In our guidelines, we ask that you give one problem per thread and that you state each problem completely and correctly. Think how much time you would have saved if you had followed those two guidelines.

With respect to solving for x in the second problem

$$\displaystyle ax = a + 2 \implies \dfrac{ax}{a} = \dfrac{a + 2}{a} = \dfrac{a}{a} + \dfrac{2}{a} \implies x = 1 + \dfrac{2}{a}.$$

If you saw 5/5, you would never say 5/5 = 5. You would say 5/5 = 1. But a is just a number that you don't know yet. It follows all the rules that apply to numbers generally such as that every number (except zero) divided by itself equals 1.

#### 38175425

##### New member
2. ax = a - 2. How to find "x"?
x = a/a - 2/a
x = a - 2 / a
Given that we now know that your first problem is to solve for x and your second problem is to solve for a, we can definitively say that your answers in post 12 are WRONG. For the first problem, you solved for a correctly, but that is not what the problem requires. For the second problem, you tried to solved for x, which is not what the problem requires, but you did it incorrectly.

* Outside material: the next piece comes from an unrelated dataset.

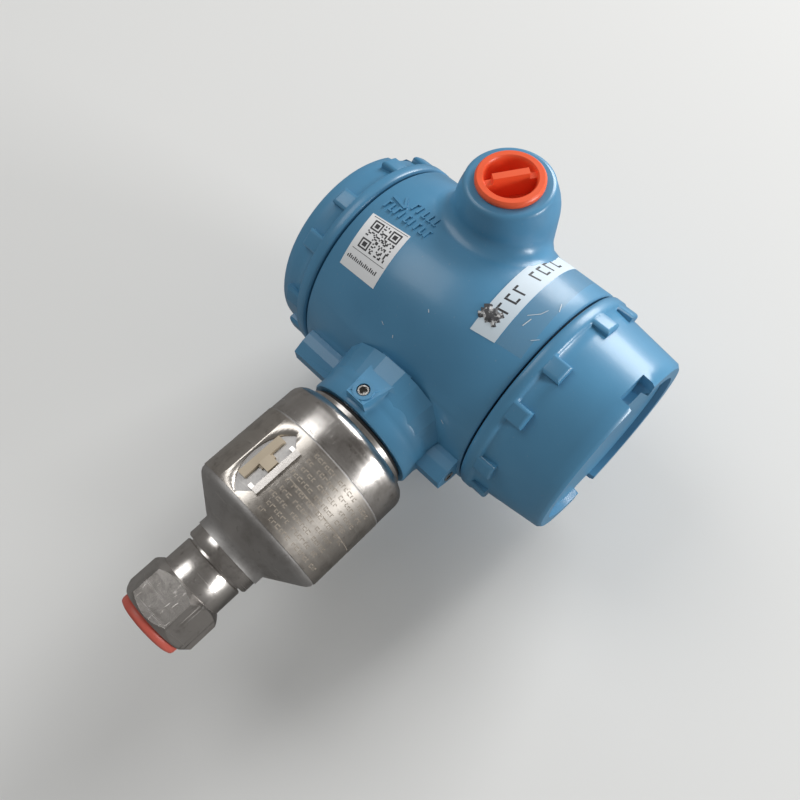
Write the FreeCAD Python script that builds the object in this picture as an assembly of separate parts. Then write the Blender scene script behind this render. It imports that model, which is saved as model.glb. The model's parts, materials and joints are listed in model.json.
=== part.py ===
"""In-line gauge pressure transmitter: a dual-compartment die-cast housing on a stainless sensor module.

Frame: +Z runs up the sensor axis, +Y runs along the housing's cover axis towards the field-terminals
cover, -X is the side of the plugged conduit entry.  The origin is on the sensor axis at the gauge plane
of the process thread, inside the hex.  Millimetres.
"""
import FreeCAD
import Part
import math
import os

V = FreeCAD.Vector
X, Y, Z = V(1, 0, 0), V(0, 1, 0), V(0, 0, 1)

# ---------------------------------------------------------------- driving sizes
# Process connection: hex body with a female 1/2-14 NPT thread
GAUGE_DEPTH = 8.1          # mouth face to the thread's gauge plane, where the origin is
HEX_ACROSS_FLATS = 27.0
HEX_HEIGHT = 15.2          # mouth face to the top of the hex
HEX_TURN = 6.4             # degrees that the hex's front flat is turned about Z
HEX_CHAMFER = 30.0         # degrees, the turned chamfer at both ends of the hex
COLLAR_RADIUS = 12.5
COLLAR_HEIGHT = 10.0
GROOVE_WIDTH = 0.8
GROOVE_DEPTH = 1.3
WELD_RING_RADIUS = 13.6
WELD_RING_HEIGHT = 4.8
NPT_DRILL_RADIUS = 9.13    # tap drill of 1/2-14 NPT
NPT_DRILL_DEPTH = 14.0     # straight wall beyond the gauge plane
NPT_MOUTH_RADIUS = 10.65   # thread's major radius at the mouth
PORT_RADIUS = 2.5          # pressure port to the isolating diaphragm

# Sensor module
NECK_RADIUS = 14.1
NECK_HEIGHT = 3.2
CONE_HEIGHT = 7.4
SHELL_RADIUS = 27.65
CONE_EDGE_DROP = 2.25      # the cone meets its rounded edge this far inside the shell's radius
SHELL_WALL = 2.6
SHELL_EDGE_HEIGHT = 3.0    # rounded edge between the cone and the shell
BAND_SEAT_HEIGHT = 30.0    # length of shell that the nameplate band wraps
TOP_RING_STEP = 0.15       # top ring's radius beyond the shell's
TOP_RING_HEIGHT = 13.9
TOP_RING_SHOULDER = 4.6
NECK_GAP = 3.7             # sensor's shoulder to the housing's neck collar
NECK_STEP_INSET = 1.0      # raised step on the shoulder, inside the collar's radius
NECK_STEP_HEIGHT = 1.9
SPIGOT_RADIUS = 19.6       # threaded neck of the sensor inside the collar
SPIGOT_LIP = 1.9            # thread above the set screw's groove
SPIGOT_BORE = 13.0
SPIGOT_GROOVE_DEPTH = 1.2
SPIGOT_GROOVE_WIDTH = 6.4
NECK_RING_TUBE = 0.72      # section radius of the neck O-ring
NECK_RING_SQUEEZE = 0.05

# Nameplate band and its clip
BAND_THICKNESS = 0.35
BAND_HEIGHT = 29.0
BAND_SLOT_SPAN = 21.0      # degrees of the lens-shaped window
BAND_WINDOW_HEIGHT = 26.0
BAND_WINDOW_TURN = 6.0     # degrees from -X towards +Y, the window's chord
BAND_END_GAP = 2.0         # degrees between the band's ends, at the back
CLIP_LENGTH = 17.0
CLIP_WIDTH = 3.4
CLIP_THICKNESS = 1.1
CLIP_BOSS_RADIUS = 2.2
CLIP_BOSS_HEIGHT = 1.5
HASP_LENGTH = 18.5
HASP_WIDTH = 2.4
HASP_THICKNESS = 1.2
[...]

In our guidelines, we ask that you give one problem per thread and that you state each problem completely and correctly. Think how much time you would have saved if you had followed those two guidelines.

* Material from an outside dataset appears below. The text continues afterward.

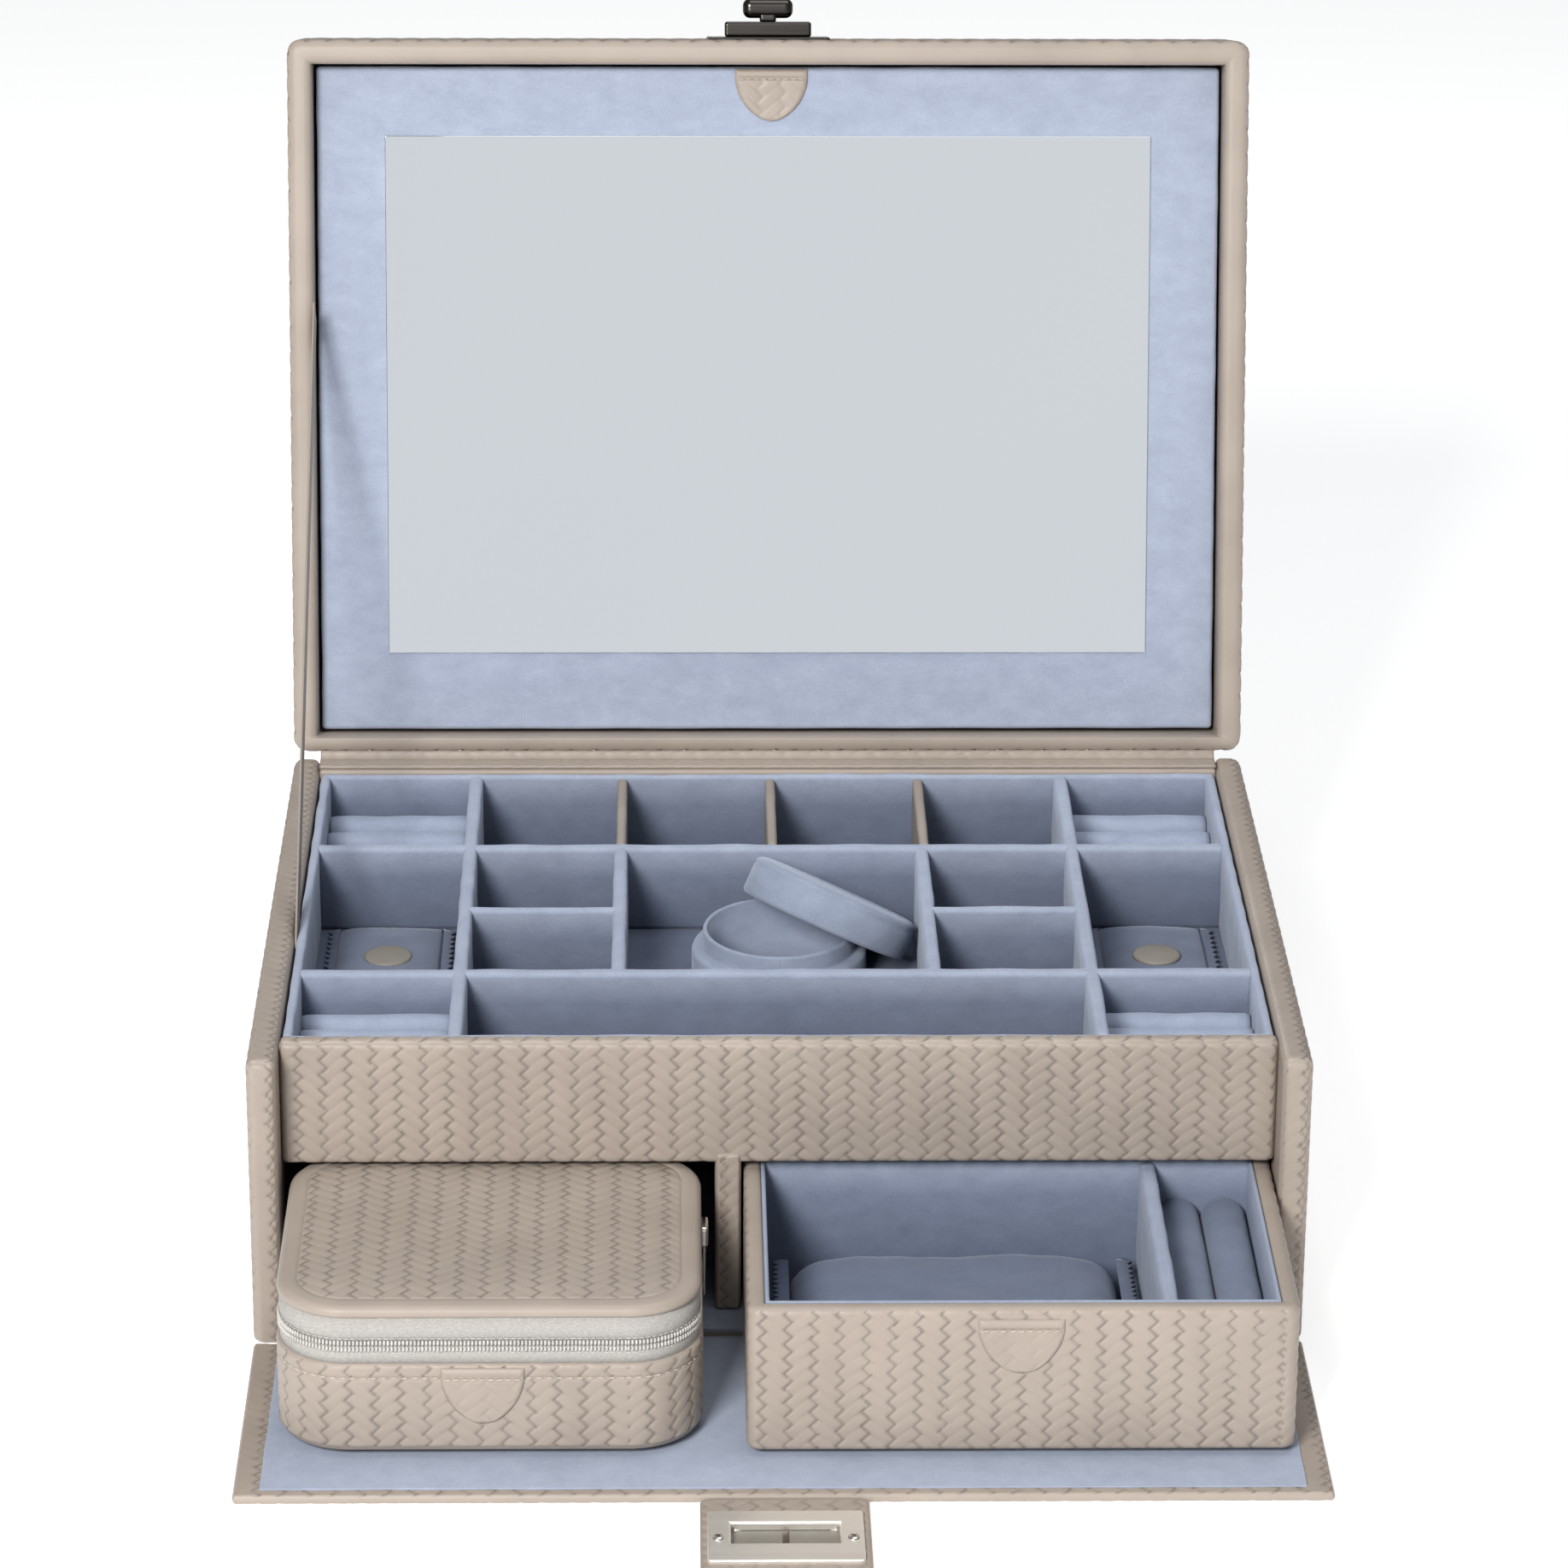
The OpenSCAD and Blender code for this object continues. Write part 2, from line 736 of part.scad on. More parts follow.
pouch_x = (cell_x + outer_cell_x) / 2;
module pouch_left() {
    pouch(-pouch_x);
}

module pouch_right() {
    pouch(pouch_x);
}

// ---------------------------------------------------------------- nodes

bottom_panel();
left_side_wall();
right_side_wall();
rear_wall();
bay_floor_lining();
bay_divider();
bay_back_board();
tray_floor();
tray_front_panel();
tray_lining_walls();
tray_long_dividers();
tray_cross_dividers();
small_cell_dividers();
ring_rolls_rear_left();
ring_rolls_rear_right();
ring_rolls_front_left();
ring_rolls_front_right();
lid_spine();
lid_stay();
flap_spine();
loose_divider_left();
loose_divider_middle();
loose_divider_right();
lid_top_board();
lid_front_wall();
lid_rear_wall();
lid_side_walls();
lid_well_lining();
necklace_bar();
necklace_hooks();
chain_pocket();
lock_plate();
lock_block();
mirror_panel();
mirror_glass();
mirror_tab();
lock_knob();
flap_board();
flap_lining();
tongue();
hasp_frame();
hasp_cover();
hasp_screws();
drawer_body();
drawer_lining();
drawer_partition();
drawer_ring_rolls();
drawer_tab();
drawer_pouch();
travel_base();
travel_lower_zip();
travel_tab();
travel_lid();
travel_upper_zip();
zip_slider();
round_box();
round_box_lid();
pouch_left();
pouch_right();
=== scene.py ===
"""Looks of the table-top jewelry case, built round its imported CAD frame.

Every builder function works in millimetres in the row frame; make() turns them into metres.
Lid pieces are drawn upright, with the hinge axis at the origin, and in_lid() leans them.
"""

import json
import math

import bmesh
import bpy
import numpy as np
from mathutils import Matrix, Vector


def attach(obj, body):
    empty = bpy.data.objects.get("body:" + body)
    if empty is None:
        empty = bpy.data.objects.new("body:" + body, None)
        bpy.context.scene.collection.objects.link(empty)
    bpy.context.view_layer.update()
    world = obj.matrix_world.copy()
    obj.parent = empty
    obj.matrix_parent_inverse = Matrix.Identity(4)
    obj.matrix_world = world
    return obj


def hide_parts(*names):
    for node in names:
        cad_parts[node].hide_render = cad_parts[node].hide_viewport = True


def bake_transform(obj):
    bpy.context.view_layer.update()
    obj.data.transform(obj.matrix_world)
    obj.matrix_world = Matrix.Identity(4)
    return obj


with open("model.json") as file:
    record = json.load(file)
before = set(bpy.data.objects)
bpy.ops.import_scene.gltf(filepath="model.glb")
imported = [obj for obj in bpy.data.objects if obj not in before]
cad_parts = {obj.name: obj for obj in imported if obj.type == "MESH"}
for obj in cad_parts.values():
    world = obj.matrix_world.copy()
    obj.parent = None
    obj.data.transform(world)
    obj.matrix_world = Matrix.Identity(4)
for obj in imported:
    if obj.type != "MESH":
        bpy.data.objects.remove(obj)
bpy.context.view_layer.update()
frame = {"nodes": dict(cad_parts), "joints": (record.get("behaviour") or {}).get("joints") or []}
MM = 0.001

# ---------------------------------------------------------------- places taken from the CAD

LID_LEAN = math.radians(14)
LEAN_C, LEAN_S = math.cos(LID_LEAN), math.sin(LID_LEAN)
lid_joint = next(j for j in frame["joints"] if j["name"] == "lid_hinge")
HINGE_Y, HINGE_Z = lid_joint["pos_m"][1] / MM, lid_joint["pos_m"][2] / MM


def points_of(node):
    """A CAD node's vertices in mm."""
    return np.array([v.co for v in frame["nodes"][node].data.vertices], float) / MM


def box(node):
    """Lowest and highest corner of a CAD node, in mm."""
    p = points_of(node)
    return p.min(0), p.max(0)


def in_lid(p):
    """Leans points that were drawn for an upright lid."""
    x, y, z = p.T
    return np.c_[x, HINGE_Y + y * LEAN_C + z * LEAN_S, HINGE_Z - y * LEAN_S + z * LEAN_C]


def lid_box(node):
    """Lowest and highest corner of a lid node, as drawn for an upright lid."""
    x, y, z = points_of(node).T
    y, z = y - HINGE_Y, z - HINGE_Z
    p = np.c_[x, y * LEAN_C - z * LEAN_S, y * LEAN_S + z * LEAN_C]
    return p.min(0), p.max(0)


def as_drawn(p):
    return p


def centre_of(low, high):
    """Middle of a box's X and Y."""
    return (low[0] + high[0]) / 2, (low[1] + high[1]) / 2


# ---------------------------------------------------------------- materials


def new_material(name):
    mat = bpy.data.materials.new(name)
    mat.use_nodes = True
    nodes = mat.node_tree.nodes
    return mat, mat.node_tree, nodes["Principled BSDF"]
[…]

With respect to solving for x in the second problem

$$\displaystyle ax = a + 2 \implies \dfrac{ax}{a} = \dfrac{a + 2}{a} = \dfrac{a}{a} + \dfrac{2}{a} \implies x = 1 + \dfrac{2}{a}.$$

If you saw 5/5, you would never say 5/5 = 5. You would say 5/5 = 1. But a is just a number that you don't know yet. It follows all the rules that apply to numbers generally such as that every number (except zero) divided by itself equals 1.
Thank you very much!

#### Jomo

##### Elite Member
5/5 is not 5, 17/17 is not 17,... so a/a is not a! So what is a/a??

#### 38175425

##### New member
5/5 is not 5, 17/17 is not 17,... so a/a is not a! So what is a/a??
a/a is 1 or 0

Staff member

#### HallsofIvy

##### Elite Member
No, a/a= 1 for all non-zero a. If a= 0, a/a does not exist.